- Information supplied:

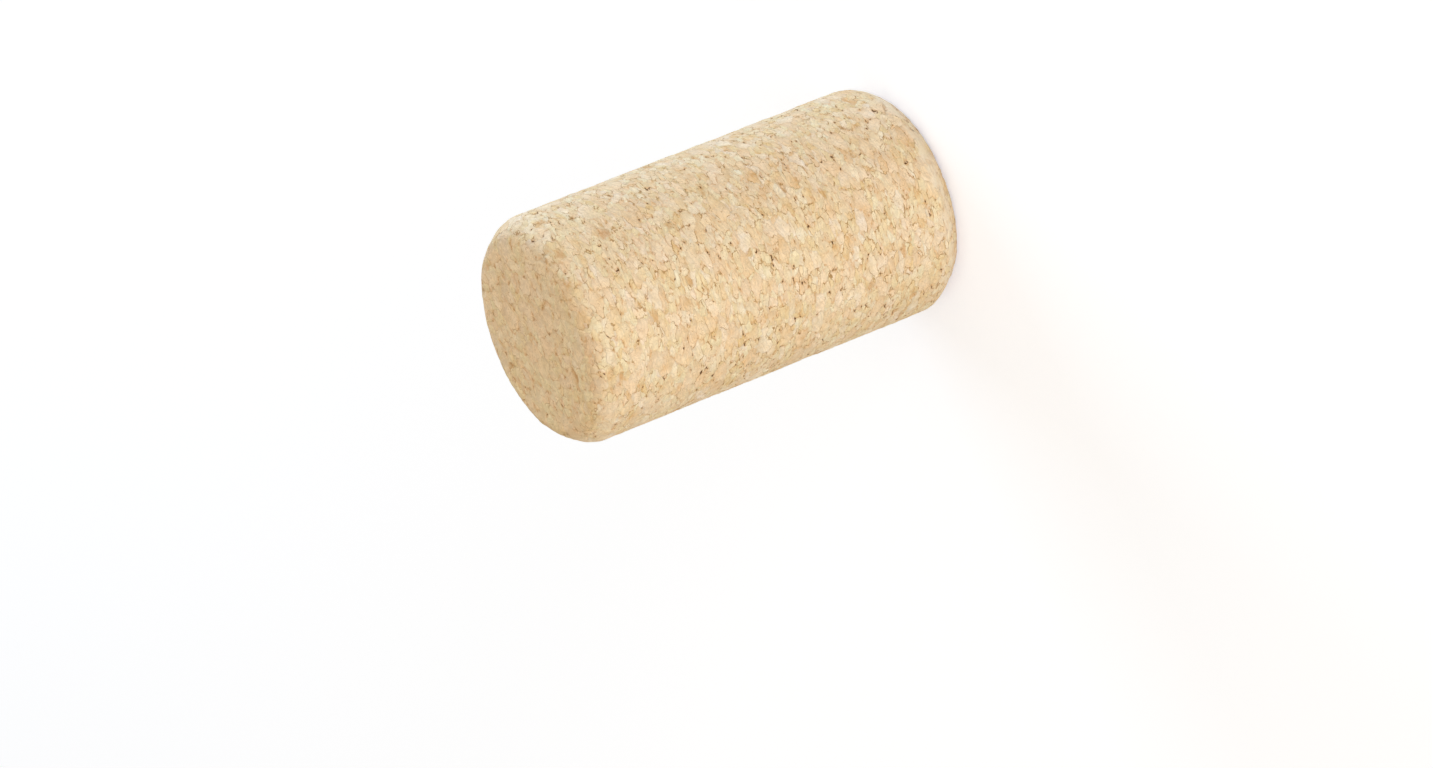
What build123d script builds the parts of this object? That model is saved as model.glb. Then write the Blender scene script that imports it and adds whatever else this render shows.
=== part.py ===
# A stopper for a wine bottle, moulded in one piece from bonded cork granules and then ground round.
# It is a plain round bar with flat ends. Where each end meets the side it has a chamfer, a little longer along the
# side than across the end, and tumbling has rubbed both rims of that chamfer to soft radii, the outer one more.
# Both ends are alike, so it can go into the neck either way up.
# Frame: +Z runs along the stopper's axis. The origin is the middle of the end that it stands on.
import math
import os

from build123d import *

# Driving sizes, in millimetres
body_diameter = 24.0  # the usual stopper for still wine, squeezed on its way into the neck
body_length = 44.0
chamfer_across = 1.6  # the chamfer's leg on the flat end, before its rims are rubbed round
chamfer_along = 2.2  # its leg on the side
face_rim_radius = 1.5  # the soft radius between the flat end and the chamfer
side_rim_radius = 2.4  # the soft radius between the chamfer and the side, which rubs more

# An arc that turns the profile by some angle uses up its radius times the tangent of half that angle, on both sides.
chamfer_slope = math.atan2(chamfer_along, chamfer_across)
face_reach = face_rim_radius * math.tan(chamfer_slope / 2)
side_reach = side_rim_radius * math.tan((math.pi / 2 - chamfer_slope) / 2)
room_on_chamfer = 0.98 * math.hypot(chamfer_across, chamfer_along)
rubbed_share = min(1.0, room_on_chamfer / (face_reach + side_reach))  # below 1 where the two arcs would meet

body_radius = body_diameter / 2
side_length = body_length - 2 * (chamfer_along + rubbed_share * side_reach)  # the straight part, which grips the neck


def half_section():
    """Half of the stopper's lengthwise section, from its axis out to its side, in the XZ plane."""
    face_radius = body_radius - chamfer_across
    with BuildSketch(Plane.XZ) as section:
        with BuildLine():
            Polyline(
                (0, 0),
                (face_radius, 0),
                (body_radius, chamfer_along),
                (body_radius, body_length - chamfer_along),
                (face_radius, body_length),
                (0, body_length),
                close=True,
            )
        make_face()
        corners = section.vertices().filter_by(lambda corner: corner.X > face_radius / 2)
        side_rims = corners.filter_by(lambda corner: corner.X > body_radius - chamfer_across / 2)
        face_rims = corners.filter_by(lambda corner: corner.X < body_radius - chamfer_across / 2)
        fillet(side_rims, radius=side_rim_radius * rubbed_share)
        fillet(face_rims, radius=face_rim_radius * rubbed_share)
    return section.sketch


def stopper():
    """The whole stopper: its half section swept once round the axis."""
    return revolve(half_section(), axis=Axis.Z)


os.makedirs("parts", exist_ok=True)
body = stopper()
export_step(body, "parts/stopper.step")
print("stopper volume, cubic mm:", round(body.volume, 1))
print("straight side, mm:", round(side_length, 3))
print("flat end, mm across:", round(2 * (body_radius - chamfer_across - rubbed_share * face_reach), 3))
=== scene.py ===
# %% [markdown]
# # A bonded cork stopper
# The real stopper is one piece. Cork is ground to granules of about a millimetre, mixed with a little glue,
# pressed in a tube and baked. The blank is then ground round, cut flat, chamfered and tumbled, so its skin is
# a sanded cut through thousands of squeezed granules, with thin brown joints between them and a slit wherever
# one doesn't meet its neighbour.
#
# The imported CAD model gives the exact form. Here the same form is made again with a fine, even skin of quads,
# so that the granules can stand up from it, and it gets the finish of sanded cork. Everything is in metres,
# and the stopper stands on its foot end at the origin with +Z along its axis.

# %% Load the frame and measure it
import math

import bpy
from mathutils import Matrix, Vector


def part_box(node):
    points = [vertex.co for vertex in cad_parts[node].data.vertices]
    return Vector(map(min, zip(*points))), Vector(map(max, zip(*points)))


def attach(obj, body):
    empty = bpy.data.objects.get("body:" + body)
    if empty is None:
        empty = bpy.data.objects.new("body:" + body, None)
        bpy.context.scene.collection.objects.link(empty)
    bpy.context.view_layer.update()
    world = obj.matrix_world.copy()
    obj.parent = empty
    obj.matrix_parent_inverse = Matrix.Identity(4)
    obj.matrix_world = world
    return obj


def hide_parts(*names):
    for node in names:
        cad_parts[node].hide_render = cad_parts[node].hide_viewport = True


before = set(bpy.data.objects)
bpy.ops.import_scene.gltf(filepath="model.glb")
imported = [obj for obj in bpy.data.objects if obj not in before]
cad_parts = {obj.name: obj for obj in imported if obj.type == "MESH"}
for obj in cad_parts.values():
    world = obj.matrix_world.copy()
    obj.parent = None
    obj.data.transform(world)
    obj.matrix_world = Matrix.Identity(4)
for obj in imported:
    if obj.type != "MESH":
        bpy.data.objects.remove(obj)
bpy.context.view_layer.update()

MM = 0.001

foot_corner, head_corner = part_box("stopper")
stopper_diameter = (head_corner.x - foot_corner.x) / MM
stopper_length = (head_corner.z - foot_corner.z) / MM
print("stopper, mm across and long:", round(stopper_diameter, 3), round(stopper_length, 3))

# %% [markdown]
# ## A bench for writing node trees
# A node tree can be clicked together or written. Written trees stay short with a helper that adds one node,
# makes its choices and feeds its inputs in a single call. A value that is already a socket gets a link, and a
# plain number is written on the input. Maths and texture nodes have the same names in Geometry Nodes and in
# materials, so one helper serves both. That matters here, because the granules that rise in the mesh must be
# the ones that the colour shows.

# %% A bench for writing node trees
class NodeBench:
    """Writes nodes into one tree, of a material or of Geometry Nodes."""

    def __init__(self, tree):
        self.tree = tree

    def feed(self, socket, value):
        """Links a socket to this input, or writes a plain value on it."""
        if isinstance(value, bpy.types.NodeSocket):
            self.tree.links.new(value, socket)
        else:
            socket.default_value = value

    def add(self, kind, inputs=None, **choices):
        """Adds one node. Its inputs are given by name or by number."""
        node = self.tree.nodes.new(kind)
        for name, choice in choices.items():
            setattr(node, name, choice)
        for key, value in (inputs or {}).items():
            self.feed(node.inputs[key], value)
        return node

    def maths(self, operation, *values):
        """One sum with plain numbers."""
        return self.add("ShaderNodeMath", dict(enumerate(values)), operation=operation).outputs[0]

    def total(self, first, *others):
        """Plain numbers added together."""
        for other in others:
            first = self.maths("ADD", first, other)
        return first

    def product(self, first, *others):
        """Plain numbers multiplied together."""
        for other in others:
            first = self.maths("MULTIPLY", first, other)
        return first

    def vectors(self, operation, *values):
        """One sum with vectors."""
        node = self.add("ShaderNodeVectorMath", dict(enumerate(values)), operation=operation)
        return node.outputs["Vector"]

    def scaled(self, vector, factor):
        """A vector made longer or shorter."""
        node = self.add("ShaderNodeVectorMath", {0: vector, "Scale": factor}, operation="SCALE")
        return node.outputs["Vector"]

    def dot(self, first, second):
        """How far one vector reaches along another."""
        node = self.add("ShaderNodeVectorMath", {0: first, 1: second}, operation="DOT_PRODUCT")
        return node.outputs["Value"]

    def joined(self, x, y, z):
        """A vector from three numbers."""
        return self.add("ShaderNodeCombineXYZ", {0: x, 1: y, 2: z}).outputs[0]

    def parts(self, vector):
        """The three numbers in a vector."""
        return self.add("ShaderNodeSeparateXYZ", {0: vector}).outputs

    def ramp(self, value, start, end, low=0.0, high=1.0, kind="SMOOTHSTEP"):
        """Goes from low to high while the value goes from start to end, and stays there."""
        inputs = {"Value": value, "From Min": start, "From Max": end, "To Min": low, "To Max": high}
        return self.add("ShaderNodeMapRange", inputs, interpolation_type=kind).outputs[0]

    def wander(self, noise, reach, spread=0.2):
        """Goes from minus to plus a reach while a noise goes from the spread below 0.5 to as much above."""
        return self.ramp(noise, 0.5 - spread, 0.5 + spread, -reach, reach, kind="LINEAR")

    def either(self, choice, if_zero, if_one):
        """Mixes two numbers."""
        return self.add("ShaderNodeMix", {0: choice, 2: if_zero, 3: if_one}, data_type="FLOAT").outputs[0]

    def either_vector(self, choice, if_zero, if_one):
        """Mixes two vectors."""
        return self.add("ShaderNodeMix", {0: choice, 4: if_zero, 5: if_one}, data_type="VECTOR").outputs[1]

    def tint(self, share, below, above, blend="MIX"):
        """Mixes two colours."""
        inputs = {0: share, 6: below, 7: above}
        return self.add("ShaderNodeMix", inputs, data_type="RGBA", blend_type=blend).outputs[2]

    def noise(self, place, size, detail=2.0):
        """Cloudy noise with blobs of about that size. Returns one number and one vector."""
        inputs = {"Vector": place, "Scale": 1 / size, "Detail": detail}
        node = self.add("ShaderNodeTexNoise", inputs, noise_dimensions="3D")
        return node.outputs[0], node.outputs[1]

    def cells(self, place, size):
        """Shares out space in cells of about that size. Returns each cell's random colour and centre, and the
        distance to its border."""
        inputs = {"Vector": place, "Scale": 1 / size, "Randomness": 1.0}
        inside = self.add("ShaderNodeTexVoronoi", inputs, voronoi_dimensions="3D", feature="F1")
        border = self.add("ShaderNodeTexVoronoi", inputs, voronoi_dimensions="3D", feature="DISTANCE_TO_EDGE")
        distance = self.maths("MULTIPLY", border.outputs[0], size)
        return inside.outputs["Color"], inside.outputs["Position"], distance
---
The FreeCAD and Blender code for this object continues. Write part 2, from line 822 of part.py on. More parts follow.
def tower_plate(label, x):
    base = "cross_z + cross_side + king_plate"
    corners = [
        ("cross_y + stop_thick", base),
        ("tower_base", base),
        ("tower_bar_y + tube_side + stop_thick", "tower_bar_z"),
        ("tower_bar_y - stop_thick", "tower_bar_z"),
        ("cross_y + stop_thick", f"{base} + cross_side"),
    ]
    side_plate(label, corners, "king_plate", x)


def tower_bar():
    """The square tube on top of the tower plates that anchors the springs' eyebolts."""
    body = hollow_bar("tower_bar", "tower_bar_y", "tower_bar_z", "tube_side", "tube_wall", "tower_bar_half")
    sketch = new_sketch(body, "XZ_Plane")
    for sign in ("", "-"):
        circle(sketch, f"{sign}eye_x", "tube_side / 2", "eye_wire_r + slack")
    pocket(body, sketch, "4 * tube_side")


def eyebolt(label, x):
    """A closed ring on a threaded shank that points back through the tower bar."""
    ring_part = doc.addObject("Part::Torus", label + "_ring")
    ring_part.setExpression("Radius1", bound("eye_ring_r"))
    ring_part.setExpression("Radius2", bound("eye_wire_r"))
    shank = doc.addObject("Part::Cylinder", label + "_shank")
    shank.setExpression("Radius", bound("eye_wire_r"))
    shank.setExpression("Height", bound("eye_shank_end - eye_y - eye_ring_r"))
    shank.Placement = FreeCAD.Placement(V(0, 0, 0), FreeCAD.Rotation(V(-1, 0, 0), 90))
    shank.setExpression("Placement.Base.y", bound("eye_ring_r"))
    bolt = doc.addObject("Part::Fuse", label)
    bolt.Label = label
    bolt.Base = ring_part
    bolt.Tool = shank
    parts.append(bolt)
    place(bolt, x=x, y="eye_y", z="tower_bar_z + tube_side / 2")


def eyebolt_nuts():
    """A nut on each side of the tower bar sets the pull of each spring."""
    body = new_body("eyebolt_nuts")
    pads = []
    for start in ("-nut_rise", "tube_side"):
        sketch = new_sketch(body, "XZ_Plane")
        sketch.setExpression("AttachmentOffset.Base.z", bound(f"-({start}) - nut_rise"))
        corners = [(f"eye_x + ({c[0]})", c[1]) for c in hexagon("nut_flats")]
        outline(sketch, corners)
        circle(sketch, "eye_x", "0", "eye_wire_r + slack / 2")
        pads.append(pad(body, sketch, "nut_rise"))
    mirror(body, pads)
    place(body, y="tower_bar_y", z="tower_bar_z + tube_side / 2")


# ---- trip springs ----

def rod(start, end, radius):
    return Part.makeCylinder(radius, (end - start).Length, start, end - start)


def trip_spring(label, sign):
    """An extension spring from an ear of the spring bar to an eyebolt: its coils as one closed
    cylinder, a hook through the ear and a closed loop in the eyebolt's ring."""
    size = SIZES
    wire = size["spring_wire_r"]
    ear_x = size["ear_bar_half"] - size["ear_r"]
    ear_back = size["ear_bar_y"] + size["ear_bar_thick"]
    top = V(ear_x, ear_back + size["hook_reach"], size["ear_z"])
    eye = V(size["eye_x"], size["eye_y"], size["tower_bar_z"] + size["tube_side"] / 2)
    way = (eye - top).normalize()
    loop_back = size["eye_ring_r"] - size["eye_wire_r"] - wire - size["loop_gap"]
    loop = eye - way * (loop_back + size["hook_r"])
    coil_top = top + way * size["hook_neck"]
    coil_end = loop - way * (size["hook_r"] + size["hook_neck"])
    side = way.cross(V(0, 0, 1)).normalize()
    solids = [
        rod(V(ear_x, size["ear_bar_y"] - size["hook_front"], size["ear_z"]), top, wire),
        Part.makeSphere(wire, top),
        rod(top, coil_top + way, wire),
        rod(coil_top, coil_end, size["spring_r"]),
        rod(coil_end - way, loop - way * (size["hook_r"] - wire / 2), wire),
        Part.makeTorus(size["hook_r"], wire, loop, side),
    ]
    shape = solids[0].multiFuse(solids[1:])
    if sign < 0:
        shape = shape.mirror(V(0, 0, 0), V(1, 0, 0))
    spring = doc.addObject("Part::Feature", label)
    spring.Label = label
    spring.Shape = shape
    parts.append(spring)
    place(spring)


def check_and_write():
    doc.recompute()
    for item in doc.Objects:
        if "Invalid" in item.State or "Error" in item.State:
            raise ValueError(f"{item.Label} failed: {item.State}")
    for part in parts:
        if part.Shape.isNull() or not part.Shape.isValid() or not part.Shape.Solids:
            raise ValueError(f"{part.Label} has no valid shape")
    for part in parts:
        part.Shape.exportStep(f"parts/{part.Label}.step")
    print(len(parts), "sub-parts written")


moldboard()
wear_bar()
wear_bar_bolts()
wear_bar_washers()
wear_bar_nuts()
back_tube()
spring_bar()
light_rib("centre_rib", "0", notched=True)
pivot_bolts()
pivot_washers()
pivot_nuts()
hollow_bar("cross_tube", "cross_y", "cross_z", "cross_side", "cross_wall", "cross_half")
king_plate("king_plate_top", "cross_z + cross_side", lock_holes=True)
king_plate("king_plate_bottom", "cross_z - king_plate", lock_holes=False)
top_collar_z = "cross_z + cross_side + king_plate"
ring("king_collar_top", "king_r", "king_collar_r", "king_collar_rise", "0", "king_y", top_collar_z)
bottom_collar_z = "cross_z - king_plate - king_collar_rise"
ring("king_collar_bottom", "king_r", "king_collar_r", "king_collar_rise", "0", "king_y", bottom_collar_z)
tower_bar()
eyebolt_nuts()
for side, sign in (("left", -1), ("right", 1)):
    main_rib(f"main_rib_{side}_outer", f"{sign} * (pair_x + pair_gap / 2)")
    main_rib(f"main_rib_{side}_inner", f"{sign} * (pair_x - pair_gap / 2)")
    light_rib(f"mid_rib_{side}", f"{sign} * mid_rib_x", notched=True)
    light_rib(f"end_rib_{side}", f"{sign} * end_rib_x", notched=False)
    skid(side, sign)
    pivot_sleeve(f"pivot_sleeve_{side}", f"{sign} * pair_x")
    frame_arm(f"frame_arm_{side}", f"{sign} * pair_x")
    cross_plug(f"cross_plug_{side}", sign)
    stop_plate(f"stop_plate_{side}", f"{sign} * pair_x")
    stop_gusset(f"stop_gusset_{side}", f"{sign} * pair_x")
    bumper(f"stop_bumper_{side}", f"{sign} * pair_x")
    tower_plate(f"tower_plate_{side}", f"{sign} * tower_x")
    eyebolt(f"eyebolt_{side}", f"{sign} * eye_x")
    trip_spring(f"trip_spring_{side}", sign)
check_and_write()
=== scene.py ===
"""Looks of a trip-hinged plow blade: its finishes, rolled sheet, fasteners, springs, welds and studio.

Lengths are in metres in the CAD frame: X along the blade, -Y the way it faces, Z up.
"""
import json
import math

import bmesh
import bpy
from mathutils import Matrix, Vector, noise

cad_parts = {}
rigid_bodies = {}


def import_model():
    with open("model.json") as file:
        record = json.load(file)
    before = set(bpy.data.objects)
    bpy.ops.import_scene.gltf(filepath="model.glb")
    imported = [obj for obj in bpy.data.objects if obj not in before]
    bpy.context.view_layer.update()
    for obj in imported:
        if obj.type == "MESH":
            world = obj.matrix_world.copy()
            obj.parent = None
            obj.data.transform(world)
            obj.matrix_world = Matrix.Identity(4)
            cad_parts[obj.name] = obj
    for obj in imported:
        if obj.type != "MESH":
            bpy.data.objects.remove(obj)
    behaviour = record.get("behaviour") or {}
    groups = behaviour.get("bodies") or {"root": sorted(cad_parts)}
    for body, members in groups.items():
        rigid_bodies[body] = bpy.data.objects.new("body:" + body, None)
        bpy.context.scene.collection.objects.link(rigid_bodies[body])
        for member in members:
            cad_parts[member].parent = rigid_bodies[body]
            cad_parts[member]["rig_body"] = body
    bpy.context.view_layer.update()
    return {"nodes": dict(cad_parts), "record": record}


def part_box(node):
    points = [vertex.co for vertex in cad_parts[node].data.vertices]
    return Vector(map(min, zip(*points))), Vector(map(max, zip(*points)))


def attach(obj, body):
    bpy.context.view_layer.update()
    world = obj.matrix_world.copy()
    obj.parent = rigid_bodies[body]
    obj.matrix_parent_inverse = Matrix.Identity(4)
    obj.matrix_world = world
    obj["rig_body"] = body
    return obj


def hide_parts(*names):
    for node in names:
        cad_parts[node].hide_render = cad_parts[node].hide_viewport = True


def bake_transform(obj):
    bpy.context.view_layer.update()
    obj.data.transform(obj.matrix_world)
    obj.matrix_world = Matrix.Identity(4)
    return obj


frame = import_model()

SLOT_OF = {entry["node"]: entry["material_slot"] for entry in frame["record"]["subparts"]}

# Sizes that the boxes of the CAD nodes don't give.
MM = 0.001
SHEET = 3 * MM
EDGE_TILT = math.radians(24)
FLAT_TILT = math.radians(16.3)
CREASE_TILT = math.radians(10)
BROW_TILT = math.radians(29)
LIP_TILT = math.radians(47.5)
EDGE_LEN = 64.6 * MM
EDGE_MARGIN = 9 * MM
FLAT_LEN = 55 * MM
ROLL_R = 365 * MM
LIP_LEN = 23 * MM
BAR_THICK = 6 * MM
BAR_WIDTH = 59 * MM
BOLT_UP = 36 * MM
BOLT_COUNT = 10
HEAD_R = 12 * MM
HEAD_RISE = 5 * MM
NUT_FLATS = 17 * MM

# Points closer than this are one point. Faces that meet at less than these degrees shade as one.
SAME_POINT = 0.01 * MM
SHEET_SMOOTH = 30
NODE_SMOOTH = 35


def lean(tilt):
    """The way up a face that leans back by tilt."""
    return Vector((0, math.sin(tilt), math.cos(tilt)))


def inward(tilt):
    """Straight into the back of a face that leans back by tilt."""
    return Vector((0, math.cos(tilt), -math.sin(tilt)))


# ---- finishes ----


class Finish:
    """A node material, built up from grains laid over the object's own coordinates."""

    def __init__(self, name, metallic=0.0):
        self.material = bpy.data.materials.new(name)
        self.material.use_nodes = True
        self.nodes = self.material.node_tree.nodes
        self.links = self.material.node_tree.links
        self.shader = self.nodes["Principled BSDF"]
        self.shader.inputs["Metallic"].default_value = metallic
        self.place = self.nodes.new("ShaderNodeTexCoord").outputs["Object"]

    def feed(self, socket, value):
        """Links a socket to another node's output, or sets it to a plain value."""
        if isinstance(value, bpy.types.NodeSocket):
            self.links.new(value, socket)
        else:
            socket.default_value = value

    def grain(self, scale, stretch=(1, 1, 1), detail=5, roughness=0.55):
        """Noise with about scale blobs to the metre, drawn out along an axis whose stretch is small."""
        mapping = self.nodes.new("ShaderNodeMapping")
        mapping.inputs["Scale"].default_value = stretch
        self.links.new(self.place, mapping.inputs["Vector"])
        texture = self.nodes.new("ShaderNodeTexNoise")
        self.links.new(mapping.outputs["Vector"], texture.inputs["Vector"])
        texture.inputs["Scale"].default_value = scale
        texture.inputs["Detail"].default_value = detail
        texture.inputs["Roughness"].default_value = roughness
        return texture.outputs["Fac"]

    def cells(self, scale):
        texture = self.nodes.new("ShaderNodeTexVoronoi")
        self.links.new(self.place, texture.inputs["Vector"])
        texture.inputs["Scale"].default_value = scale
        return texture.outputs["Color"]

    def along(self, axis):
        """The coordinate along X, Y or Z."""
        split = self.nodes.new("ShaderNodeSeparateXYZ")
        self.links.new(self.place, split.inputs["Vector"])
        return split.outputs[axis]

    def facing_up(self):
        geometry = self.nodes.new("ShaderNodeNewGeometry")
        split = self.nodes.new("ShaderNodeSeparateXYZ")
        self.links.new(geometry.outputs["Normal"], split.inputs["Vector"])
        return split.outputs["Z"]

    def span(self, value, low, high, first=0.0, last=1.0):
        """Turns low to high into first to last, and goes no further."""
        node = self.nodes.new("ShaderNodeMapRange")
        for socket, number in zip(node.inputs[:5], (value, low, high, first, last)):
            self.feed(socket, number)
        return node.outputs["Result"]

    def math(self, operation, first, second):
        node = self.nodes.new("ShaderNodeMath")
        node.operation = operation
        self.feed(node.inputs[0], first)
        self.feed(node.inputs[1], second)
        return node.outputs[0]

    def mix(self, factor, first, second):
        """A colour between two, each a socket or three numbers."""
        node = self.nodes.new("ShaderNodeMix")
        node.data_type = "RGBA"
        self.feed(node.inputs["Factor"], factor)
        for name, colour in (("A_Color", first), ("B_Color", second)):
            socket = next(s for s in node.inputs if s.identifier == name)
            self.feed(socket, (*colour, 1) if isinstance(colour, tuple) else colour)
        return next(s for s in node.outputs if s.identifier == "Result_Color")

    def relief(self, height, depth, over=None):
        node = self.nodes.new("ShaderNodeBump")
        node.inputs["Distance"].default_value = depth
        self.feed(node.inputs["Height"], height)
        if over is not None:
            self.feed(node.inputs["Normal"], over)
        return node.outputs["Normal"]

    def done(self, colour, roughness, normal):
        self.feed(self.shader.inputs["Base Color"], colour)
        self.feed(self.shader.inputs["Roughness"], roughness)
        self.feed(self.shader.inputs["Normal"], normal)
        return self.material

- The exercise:
Starting at the line that contains "What build123d script" and ending at the line that contains "side_length = body_length", retype each line exactly; omit everything outside that range.

- Reply:
What build123d script builds the parts of this object? That model is saved as model.glb. Then write the Blender scene script that imports it and adds whatever else this render shows.
=== part.py ===
# A stopper for a wine bottle, moulded in one piece from bonded cork granules and then ground round.
# It is a plain round bar with flat ends. Where each end meets the side it has a chamfer, a little longer along the
# side than across the end, and tumbling has rubbed both rims of that chamfer to soft radii, the outer one more.
# Both ends are alike, so it can go into the neck either way up.
# Frame: +Z runs along the stopper's axis. The origin is the middle of the end that it stands on.
import math
import os

from build123d import *

# Driving sizes, in millimetres
body_diameter = 24.0  # the usual stopper for still wine, squeezed on its way into the neck
body_length = 44.0
chamfer_across = 1.6  # the chamfer's leg on the flat end, before its rims are rubbed round
chamfer_along = 2.2  # its leg on the side
face_rim_radius = 1.5  # the soft radius between the flat end and the chamfer
side_rim_radius = 2.4  # the soft radius between the chamfer and the side, which rubs more

# An arc that turns the profile by some angle uses up its radius times the tangent of half that angle, on both sides.
chamfer_slope = math.atan2(chamfer_along, chamfer_across)
face_reach = face_rim_radius * math.tan(chamfer_slope / 2)
side_reach = side_rim_radius * math.tan((math.pi / 2 - chamfer_slope) / 2)
room_on_chamfer = 0.98 * math.hypot(chamfer_across, chamfer_along)
rubbed_share = min(1.0, room_on_chamfer / (face_reach + side_reach))  # below 1 where the two arcs would meet

body_radius = body_diameter / 2
side_length = body_length - 2 * (chamfer_along + rubbed_share * side_reach)  # the straight part, which grips the neck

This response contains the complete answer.